コブクロや絢香をブレークさせた大手レコード会社、ワーナーミュージック・ジャパン社長の吉田敬(よしだ・たかし)さんが7日午後、都内の自宅で亡くなっているのが見つかった。48歳。首をつった状態で、家族が発見した。吉田さんは最近、うつ病で通院しており、警視庁では自殺とみている。吉田さんはソニー時代の実績が評価され、03年からワーナーの社長に就任。特に邦楽部門の業績アップに大きく貢献した。

 警視庁石神井署によると、7日午後、吉田さんが自宅1階トイレのドアの金具に、ひも状のようなものをかけて首をつった状態でいるのを、買い物から帰宅した夫人が発見。7日午後2時46分ころ、119番通報した。救急隊が駆け付けた時にはすでに心肺停止状態で、午後3時45分ころ、搬送先の病院で死亡が確認された。遺書は発見されていない。

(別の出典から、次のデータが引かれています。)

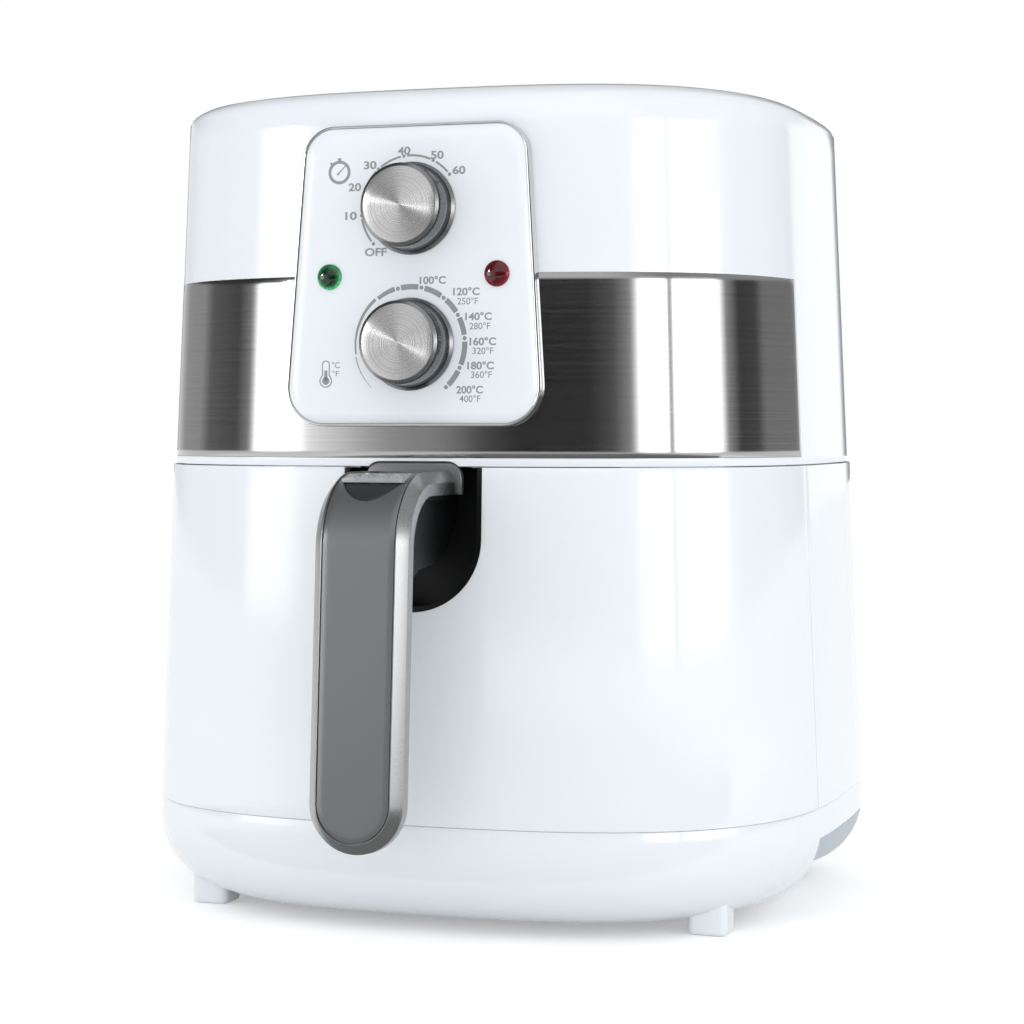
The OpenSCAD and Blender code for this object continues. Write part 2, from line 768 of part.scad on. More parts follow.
module drawer_front() {
    o = lower_out;
    color(white) in_body() difference() {
        union() {
            curved_wall([
                [drawer_low, o - 9], [drawer_low + wall, o - 9], [drawer_low + wall, o - wall],
                [drawer_high - wall, o - wall], [drawer_high - wall, o - 6], [drawer_high, o - 6],
                [drawer_high, o - 0.6], [drawer_high - 0.6, o], [drawer_low + 0.6, o],
                [drawer_low, o - 0.6]
            ], drawer_end_y, false, 48);
            translate([0, 0, deck_low]) linear_extrude(deck_h) difference() {
                polygon(flat(plan_ring(deck_low, o - 1)));
                translate([0, pan_y])
                    polygon(rounded_square(pan_half + 3, pan_half_y + 3, pan_corner + 3));
                translate([-200, -92]) square([400, 400]);
            }
        }
        translate([0, pocket_back_y - 2.2, 0]) rotate([90, 0, 0]) linear_extrude(60)
            polygon(pocket_outline(0.1, 300));
        translate([-pocket_r - 0.1, -150, deck_low - 5]) cube([2 * pocket_r + 0.2, 60, 20]);
    }
}

// Dark tray behind the handle, open at the top so that the basket lifts out
module pocket_liner() {
    depth = 20;
    color(black) in_body() difference() {
        translate([0, pocket_back_y + pocket_wall, 0]) rotate([90, 0, 0]) linear_extrude(depth)
            polygon(pocket_outline(0, drawer_high - 0.4));
        translate([0, pocket_back_y, 0]) rotate([90, 0, 0]) linear_extrude(60)
            polygon(pocket_outline(-pocket_wall, 300));
        on_front(pocket_low) translate([-100, -100, lower_out - 0.6]) cube([200, 200, 60]);
        translate([-bracket_half_w - 1, pocket_back_y - 5, pan_high + 0.5])
            cube([2 * bracket_half_w + 2, 20, 30]);
    }
}

// Ring of the pan at height z, drawn in by inset
function pan_ring(grow, z) =
    lift(rounded_square(pan_half + grow, pan_half_y + grow, pan_corner + grow), z);

pan_t = 1.6;
tab_half_w = 60;

// Non-stick pan that catches the fat, with a flange and a front tab
module pan() {
    color(dark) in_body() {
        translate([0, pan_y, 0]) loft([
            pan_ring(-13, pan_low), pan_ring(-9.4, pan_low + 1.6), pan_ring(-6, pan_low + 7),
            pan_ring(-1.2, pan_high - 6), pan_ring(-1.2, pan_high - 1.8),
            pan_ring(2, pan_high - 1.8), pan_ring(2, pan_high),
            pan_ring(-2.8, pan_high), pan_ring(-6 - pan_t, pan_low + 7.6),
            pan_ring(-14, pan_low + pan_t)
        ]);
        difference() {
            translate([-tab_half_w, pan_front - 9, pan_high - 1.8]) cube([2 * tab_half_w, 12, 1.8]);
            translate([-pocket_r - 0.4, pan_front - 10, pan_high - 3]) cube([2 * pocket_r + 0.8, 7.5, 6]);
        }
    }
}

// Screws that hold the pan's tab up against the drawer front
module pan_screws() {
    color(steel) in_body() for (x = [-46, 46]) translate([x, pan_front - 6, pan_high - 3.4])
        screw(2.6, 1.4, 0);
}

basket_low = 58;
basket_t = 1.4;
basket_high = pan_high + 1.8;
basket_front = pan_front + basket_gap;
slot_pitch = 11;
slot_w = 4;
slot_low = 66;
slot_h = 26;

function basket_ring(grow, z) = pan_ring(grow - basket_gap, z);

// Basket wall: a drawn sleeve with a rolled rim and a seat for the floor
module basket() {
    color("#3B3D3F") in_pan() difference() {
        loft([
            basket_ring(-9, basket_low), basket_ring(-5.6, basket_low + 3),
            basket_ring(-0.8, pan_high - 3), basket_ring(-0.8, pan_high),
            basket_ring(4.6, pan_high), basket_ring(4.6, basket_high),
            basket_ring(-2.2, basket_high), basket_ring(-5.6 - basket_t, basket_low + 3.4),
            basket_ring(-9 - basket_t, basket_low + 1.4)
        ]);
        translate([0, 0, basket_low - 1]) linear_extrude(4) polygon(flat(basket_ring(-14, 0)));
        for (side = [0 : 3]) rotate([0, 0, 90 * side]) for (i = [-5 : 5])
            translate([i * slot_pitch - slot_w / 2, pan_half_y - 36, slot_low]) cube([slot_w, 60, slot_h]);
    }
}

// Perforated plate that lies on the basket's turned-in edge
module basket_floor() {
    count = 7;
    reach = pan_half_y - basket_gap - 17;
    color("#3B3D3F") in_pan() translate([0, 0, basket_low + basket_t]) linear_extrude(1.6)
        difference() {
            polygon(flat(basket_ring(-11.6, 0)));
            for (i = [-count : count]) for (j = [-count : count])
                if (pow(abs(i * hole_pitch) / reach, 6) + pow(abs(j * hole_pitch) / reach, 6) < 1.25)
                    translate([i, j] * hole_pitch) circle(r = 3, $fn = 16);
        }
}

bracket_half_w = 13;
bracket_t = 2;
bracket_front = -134;

// Steel strap from the basket's wall, over its rim, into the handle
module handle_bracket() {
    inner = basket_front + 3.4;
    color(steel) in_body() {
        translate([-bracket_half_w, bracket_front, basket_high])
            cube([2 * bracket_half_w, inner + bracket_t - bracket_front, bracket_t]);
        translate([-bracket_half_w, inner, basket_high - 26])
            cube([2 * bracket_half_w, bracket_t, 26 + eps]);
    }
}

module bracket_screws() {
    color(steel) in_body() for (x = [-7, 7]) translate([x, basket_front + 5 + bracket_t, basket_high - 16])
        rotate([90, 0, 0]) screw(2.6, 1.4, 0);
}

// ---------------------------------------------------------------- handle

arm_back_y = -137;
bend_turn = 90 - grip_lean;
bend_centre = [bend_y, arm_z - bend_r];
bend_length = bend_r * bend_turn * PI / 180;
arm_length = arm_back_y - bend_y;
bend_end = bend_centre + bend_r * [cos(90 + bend_turn), sin(90 + bend_turn)];
grip_length = (bend_end[1] - grip_low) / cos(grip_lean);
path_end = arm_length + bend_length + grip_length;
grip_centre = path_end - handle_half_w;   // centre of the round lower end

// A point of the handle: s along its face from the arm's root, x across, d below the face
function handle_point(s, x, d) =
    s < arm_length ? [x, arm_back_y - s, arm_z - d] :
    s < arm_length + bend_length ?
        let (a = 90 + (s - arm_length) / bend_r * 180 / PI)
        [x, bend_centre[0] + (bend_r - d) * cos(a), bend_centre[1] + (bend_r - d) * sin(a)] :
    let (t = s - arm_length - bend_length, a = 90 + bend_turn)
        [x, bend_end[0] - d * cos(a) - t * sin(grip_lean), bend_end[1] - d * sin(a) - t * cos(grip_lean)];

// Outline of the handle at one depth below its face, drawn in by inset, from s0 to the round end
function handle_ring(inset, depth, s0) =
    let (r = handle_half_w - inset,
         side = concat(
             [[s0, r]],
             [for (i = [0 : 10]) [arm_length + bend_length * i / 10, r]],
             [for (i = [0 : 9]) [grip_centre + r * sin(i * 9.9), r * cos(i * 9.9)]]),
         n = len(side))
    concat([for (p = side) handle_point(p[0], -p[1], depth)],
           [for (i = [n - 1 : -1 : 0]) handle_point(side[i][0], side[i][1], depth)]);

// Solid between outlines of the handle, each given as [inset, depth, start]
module handle_solid(outlines) {
    loft([for (p = outlines) handle_ring(p[0], p[1], p[2])], true);
}

insert_depth = 1.6;
frame_wall = 2.2;
frame_web = 4;
frame_rim = 0.5;                  // flat edge between the bevel and the insert
core_half_w = 15;

button_y = -176.5;
button_r = 12.1;
guard_half_w = 12.4;
guard_front = -182.2;
guard_back = -157.5;
guard_low = 184.6;
guard_t = 2.4;
track_z = guard_low - 0.4;        // floor of the slot the guard slides in
well_low = 168;
button_low = 173;

module button_well(grow, low) {
    translate([0, button_y, low]) cylinder(r = button_r + grow, h = 40);
}

// Straight slot in the top of the arm for the sliding guard
module guard_slot() {
    translate([-guard_half_w - 0.4, -200, track_z])
        cube([2 * guard_half_w + 0.8, 200 + arm_back_y - 3, 20]);
}

// Satin frame: bevelled rim round the handle, with a channel behind it
module handle_frame() {
    color(silver) in_body() difference() {
        handle_solid([
            [frame_wall, frame_web, frame_wall], [frame_wall, handle_t, frame_wall],
            [0, handle_t, 0], [0, handle_bevel, 0], [handle_bevel - frame_rim, 0, 0],
            [handle_bevel, 0, frame_rim], [handle_bevel, insert_depth, frame_rim]
        ]);
        button_well(0.4, 150);
        guard_slot();
        translate([-core_half_w - 0.1, arm_back_y - frame_wall - 0.4, arm_z - 30])
            cube([2 * core_half_w + 0.2, 10, 30 - frame_web + 0.1]);
    }
}

// Darker face plate let into the frame
module handle_insert() {
    inset = handle_bevel + 0.15;
    start = frame_rim + 0.1;
    color(satin) in_body() difference() {
        handle_solid([[inset, insert_depth - 0.05, start], [inset, 0.25, start]]);
        button_well(0.4, 150);
        guard_slot();
    }
}

// Raised root of the arm that fills the notch in the upper housing
module handle_root() {
    half = notch_half_w - 0.5;
    root_t = 2.6;
    color(satin) in_body() translate([0, arm_back_y + root_t + 0.1, 0]) rotate([90, 0, 0])
        linear_extrude(root_t) difference() {
            root_outline(half, notch_high - 0.4, 6);
            translate([-50, 0]) square([100, arm_z - handle_t - 1]);
            translate([-core_half_w - 0.1, 0]) square([2 * core_half_w + 0.2, arm_z - frame_web]);
        }
}

gusset_centre = [-158.4, 186];
gusset_r = 34.2;
gusset_low = 148;

// Black inner moulding: the back of the grip, and the rounded web under the arm
module handle_core() {
    inner = frame_wall + 0.1;
    color(black) in_body() difference() {
        union() {
            handle_solid([[inner, handle_t + 2.2, inner], [inner, frame_web + 0.1, inner]]);
            translate([-core_half_w, 0, 0]) rotate([90, 0, 90]) linear_extrude(2 * core_half_w)
                polygon(concat(
                    [[gusset_centre[0] - 34, gusset_low - 6],
                     [gusset_centre[0] - 12, gusset_centre[1] - gusset_r - 1]],
                    [for (a = [-90 : 9 : -9]) gusset_centre + gusset_r * [cos(a), sin(a)]],
                    [[gusset_centre[0] + gusset_r, arm_z - frame_web - 0.1]],
                    [for (a = [90 : 10 : 90 + bend_turn])
                        bend_centre + (bend_r - frame_web - 0.1) * [cos(a), sin(a)]],
                    [[bend_end[0] + frame_web + 0.1, gusset_low]]
                ));
        }
        button_well(0.4, well_low);
        translate([-bracket_half_w - 0.1, bracket_front - 0.1, basket_high])
            cube([2 * bracket_half_w + 0.2, 40, bracket_t]);
    }
}

// Thumb button on the shoulder of the handle
module release_button() {
    color(dark) in_body() difference() {
        intersection() {
            translate([0, button_y, button_low]) cylinder(r = button_r, h = track_z - 0.2 - button_low);
            handle_solid([[-4, bend_r - 4, 0], [-4, 0.3, 0]]);
        }
        translate([0, button_y, button_low - 1]) cylinder(r = 5.4, h = 4);
    }
}

// Return spring under the button
module button_spring() {
    turns = 3.5;
    r = 4;
    wire = 0.45;
    low = well_low + wire;
    rise = button_low + 3 - wire - low;
    steps = 12 * turns;
    color(steel) in_body() translate([0, button_y, 0]) loft([for (i = [0 : steps])
        let (a = 30 * i)
        [for (k = [4 : -1 : 0]) let (q = r + wire * cos(72 * k))
            [q * cos(a), q * sin(a), low + rise * i / steps + wire * sin(72 * k)]]]);
}

// Clear sliding guard with cross ribs for the thumb
module button_guard() {
    length = guard_back - guard_front;
    color([0.85, 0.88, 0.9, 0.5]) in_body() translate([0, guard_front, guard_low]) {
        translate([-guard_half_w, 0, 0]) cube([2 * guard_half_w, length, guard_t]);
        for (x = [-9 : 6 : 9]) translate([x - 1.1, 0, guard_t - eps]) cube([2.2, length, 0.9]);
    }
}

base_housing();
chamber_floor();
rear_housing();
upper_housing();
steel_band();
control_panel();
panel_trim();
power_lens();
heat_lens();
lamp_board();
timer_unit();
thermostat_unit();
thermostat_bulb();
chamber_liner();
chamber_top();
reflector_dome();
heating_element();
element_guard();
fan_motor();
motor_bracket();
fan_impeller();
cooling_fan();
motor_shaft();
rear_vent();
cord_gland();
front_feet();
rear_feet();
base_screws();
drawer_switch();
timer_knob();
timer_face();
timer_spindle();
temperature_knob();
temperature_face();
temperature_spindle();
drawer_front();
pocket_liner();
pan();
pan_screws();
basket();
basket_floor();
handle_bracket();
bracket_screws();
handle_core();
handle_frame();
handle_insert();
handle_root();
release_button();
button_spring();
button_guard();
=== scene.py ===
# %% [markdown]
# # A white hot-air fryer
#
# The fryer is a tall rounded body of glossy white plastic. A brushed steel band runs round its
# front, a flat panel with two dials stands in front of the band, and the lower front is a drawer
# with a curved handle. The solids come from the CAD frame. This lesson gives them smooth skins,
# finishes, prints and light. Everything is made in millimetres and turned to metres at the end
# of each piece, in the same place as the solid that it stands for.

# %% Read the frame
import json
from math import acos, atan, atan2, cos, degrees, hypot, pi, radians, sin, sqrt, tau

import bmesh
import bpy
from mathutils import Matrix, Vector


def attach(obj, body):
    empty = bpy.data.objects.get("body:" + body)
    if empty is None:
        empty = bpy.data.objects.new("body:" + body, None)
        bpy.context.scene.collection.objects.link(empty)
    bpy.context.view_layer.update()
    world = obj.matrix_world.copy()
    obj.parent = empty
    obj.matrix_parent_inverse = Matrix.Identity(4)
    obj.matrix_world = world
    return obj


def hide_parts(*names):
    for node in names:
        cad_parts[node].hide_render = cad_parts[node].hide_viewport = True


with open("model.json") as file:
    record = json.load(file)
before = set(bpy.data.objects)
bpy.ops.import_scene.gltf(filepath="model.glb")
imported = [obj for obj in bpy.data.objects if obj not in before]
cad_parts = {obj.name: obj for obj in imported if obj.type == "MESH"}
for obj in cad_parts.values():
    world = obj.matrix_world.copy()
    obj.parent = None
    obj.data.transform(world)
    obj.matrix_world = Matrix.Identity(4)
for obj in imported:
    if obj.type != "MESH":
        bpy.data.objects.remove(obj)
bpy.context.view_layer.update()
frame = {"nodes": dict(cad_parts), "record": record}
nodes = frame["nodes"]
scene = bpy.context.scene

# %% [markdown]
# ## Camera
#
# A product shot of a small appliance is taken with a long lens from a little above the middle,
# so upright lines stay nearly upright. An 89 mm lens on a 36 mm sensor, a metre away, does that.
# The camera stands 18 degrees to the right of the front and looks down by two degrees.

# %% Camera
camera_data = bpy.data.cameras.new("camera")
camera_data.lens = 88.92
camera_data.sensor_width = 36
camera = bpy.data.objects.new("camera", camera_data)
camera.location = (0.35556, -1.04995, 0.20741)
camera.rotation_euler = (pi / 2 - 0.0352, 0, 0.3203)
scene.collection.objects.link(camera)
scene.camera = camera
scene.view_settings.view_transform = "Standard"
print("camera at", tuple(round(c, 3) for c in camera.location))

# %% [markdown]
# ## Colours and shader nodes
#
# Colours are written as the hex values that a paint or colour card gives, and one function turns
# them to the linear values that Blender's shaders take. A second function adds any shader node
# with its settings and its links, so that each material below reads as a short recipe.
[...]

 吉田さんは妻、子供と3人暮らし。家族によると、最近はうつ病で通院していたといい、同署では自殺とみている。吉田さんの遺体は8日午後5時半ころ、都内の自宅に戻った。葬儀は密葬とし、お別れの会を後日行う。

 ワーナー担当者によると、吉田さんは10月30、31日に同社40周年記念イベントが控えていることもあり「フィジカル、メンタルを含めて検査したい」として、6日から1~2週間の休暇を取っていた。同担当者は「夏ぐらいから急激に体調が悪かったようです。タフな方だったので、気付かなかった」と肩を落とした。

 吉田さんの突然の自殺に、関係者は一様に驚きを隠せなかった。来週には同じ音楽業界の知人との会食予定を入れていたという。自ら他メーカーに共同企画を持ち込むなど、外部から見れば、仕事に対して意欲的だった。別の同社担当者は「元気がない、という様子もなく、5日は普段通り出社していた」と明かした。自殺の理由として思い当たる節は「ない」としたが、「時折、1~2日休むことはあった」としている。

 吉田さんは敏腕プロデューサーとして手腕を発揮し続けた。ソニー・ミュージック時代はTUBEを手掛けた後、平井堅やザ・ブリリアント・グリーンをトップアーティストに育てた。00年にはデフスターレコーズを発足。ケミストリーをブレークさせた。

 ソニーでの実績を買われ、03年にワーナーの社長に就任。コブクロや絢香を不動のトップアーティストに育て、同社邦楽部門の業績は飛躍的に伸長した。今年に入ってからも、コブクロのアルバムやSuperflyのシングルがヒット。売り上げは好調だった。ある大手レコード会社幹部は「吉田さんは時代やニーズを見て戦略を考えた上でアーティストを作り上げる手法を成功させ、今の主流にした人でした」としのんだ。